Who wins? Not just crypto bros, but the U.S. Treasury indirectly. Who loses? Emerging economies watching deposits flee to permissionless rails. The GENIUS Act in the U.S. isn't regulating stablecoins out of existence — it's institutionalizing them as dollar weapons.

📡 The Druckenmiller Signal: Credible, But Not Gospel

Stanley Druckenmiller, the macro legend who called the 2008 crash, dropped a bomb last year: stablecoins could handle all global payments in 10-15 years. As someone without a crypto portfolio to shill (unlike me, with my modest Bitcoin stack from monetary theory rabbit holes), his take carries weight. He frames them as infrastructure, not speculation — a nod to how on-chain data shows capital pooling in liquid, dollar-pegged ecosystems.

But let's be honest: this is a forecast from a currency wizard, not a blockchain engineer. His dollar skepticism — he's no blind bull — suggests stablecoins are the greenback's lifeline amid rising geopolitical tensions. The real question he sparks: if infrastructure wins, does it stay dollar-denominated forever, or does it go agnostic like the internet did?

In Southeast Asia, where I am, this resonates. Thailand's retail CBDC push feels like a defensive scramble against stablecoin remittance corridors slashing costs by 70% compared to Western Union. It's not abstract; it's my neighbors choosing USDC over baht for stability.

🗺️ The Moral Map of Adoption: Three Distinct Paths

The original buzz around stablecoins lumped sanctioned states into one "proof of concept." That's lazy — and as a researcher trained to disaggregate data, I won't do it. These cases reveal stablecoins' double-edged sword: empowering the marginalized while enabling evasion.

  • Survival mode in Venezuela: Citizens aren't dodging sanctions; they're escaping hyperinflation. Dollar-pegged stables act as digital cash for imports, a grassroots dollarization that's kept families afloat. It's not rebellion — it's necessity, much like Thai workers using USDT for remittances amid baht volatility.

  • State-level accumulation in Iran: The Central Bank hoards USDT not for ideology, but pragmatism — accessing dollar liquidity without U.S. banks. This cuts both ways: it extends dollar reach into adversarial territories, potentially weakening sanctions over time.

  • Evasion tactics in North Korea: Here, it's pure illicit finance — laundering via stables for weapons or hacks. But this is the exception, not the rule; most adoption is mundane, not malicious. Conflating them sanitizes the dark side while ignoring how permissionless money challenges U.S. control.

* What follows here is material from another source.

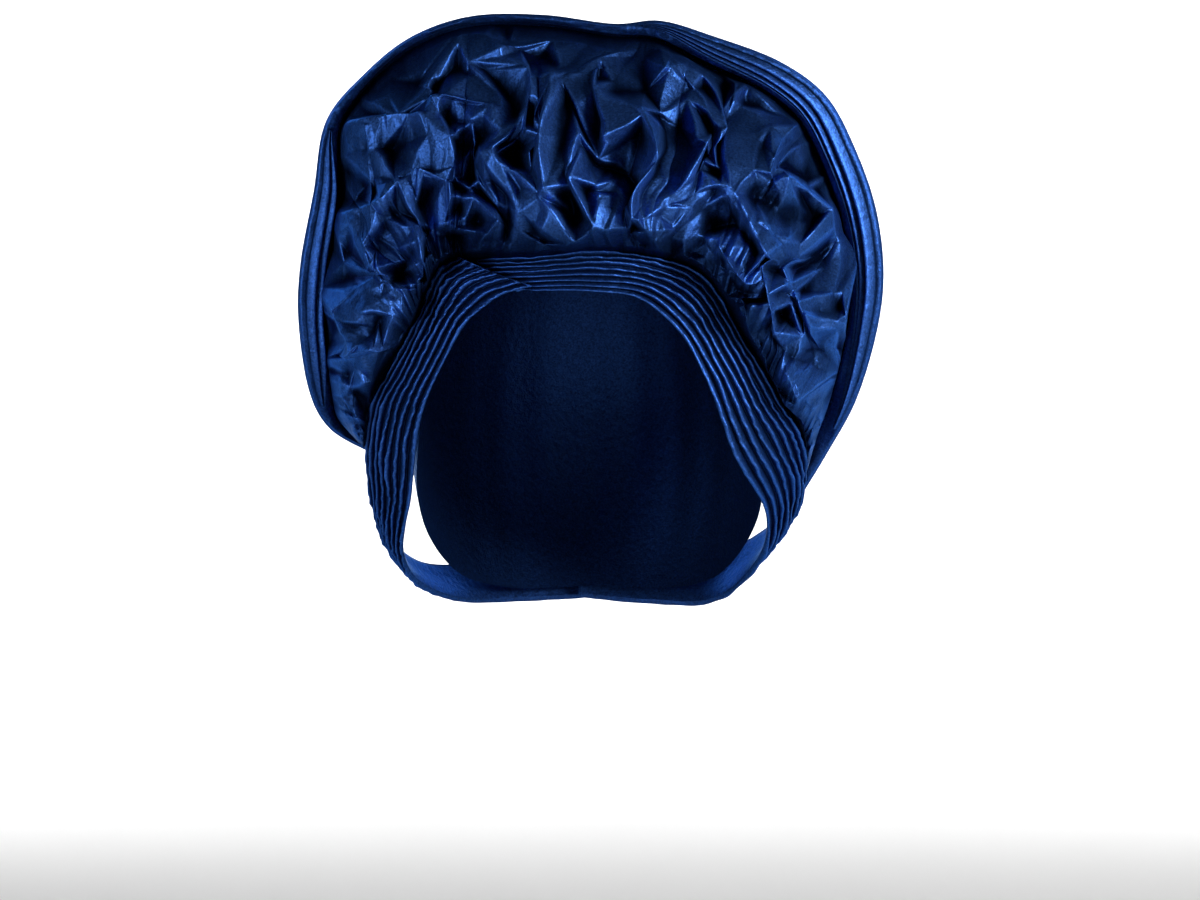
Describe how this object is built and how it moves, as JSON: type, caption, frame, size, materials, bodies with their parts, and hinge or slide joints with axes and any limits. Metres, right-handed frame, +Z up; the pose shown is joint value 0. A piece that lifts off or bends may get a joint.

These aren't unified wins for crypto. They're evidence of stablecoin gravity pulling diverse actors into dollar orbits, even unwillingly. In Thailand, where geopolitics means balancing U.S. alliances and Chinese trade, stables offer a neutral rail — but one that tilts American.

🤖 Emerging Drivers: AI Agents and the Permissionless Edge

Zooming to the frontier, AI-agent finance intrigues me as a computational guy. Autonomous agents can't wait on ACH delays or navigate SWIFT bureaucracy — they need instant, programmable money. Early tools like Coinbase's AgentKit show promise for DeFi interactions, but scale is years away.

Still, it's a structural tailwind. Banks face the innovator's dilemma: their private deposit tokens lock in customers but ignore public blockchains where adoption explodes. Meanwhile, Visa and Mastercard integrate stables for settlement, proving this is live infrastructure.

In DeFi circles I follow, dollar dominance holds at 99% of stablecoin market cap. Euro or yuan alternatives? Marginal at best, thanks to network effects and U.S. regulatory nods.

💥 Where This Lands: The Dollar's Asymmetric Victory

Stablecoins aren't disrupting the dollar — they're supercharging it in a multipolar world. By 2030, I see them dominating remittances in Southeast Asia, eroding local banks while embedding dollar stability. The U.S. gains soft power; challengers like the ECB lose sovereignty. It's not inevitable, but the momentum — from Treasury holdings to AI synergies — points to a dollar that wins by evolving.

As a Thai-based researcher betting on this shift, I'm positioning my work accordingly: exploring stablecoin-funded drug discovery models. This war's winners won't be the loudest voices, but those building on the rails that endure.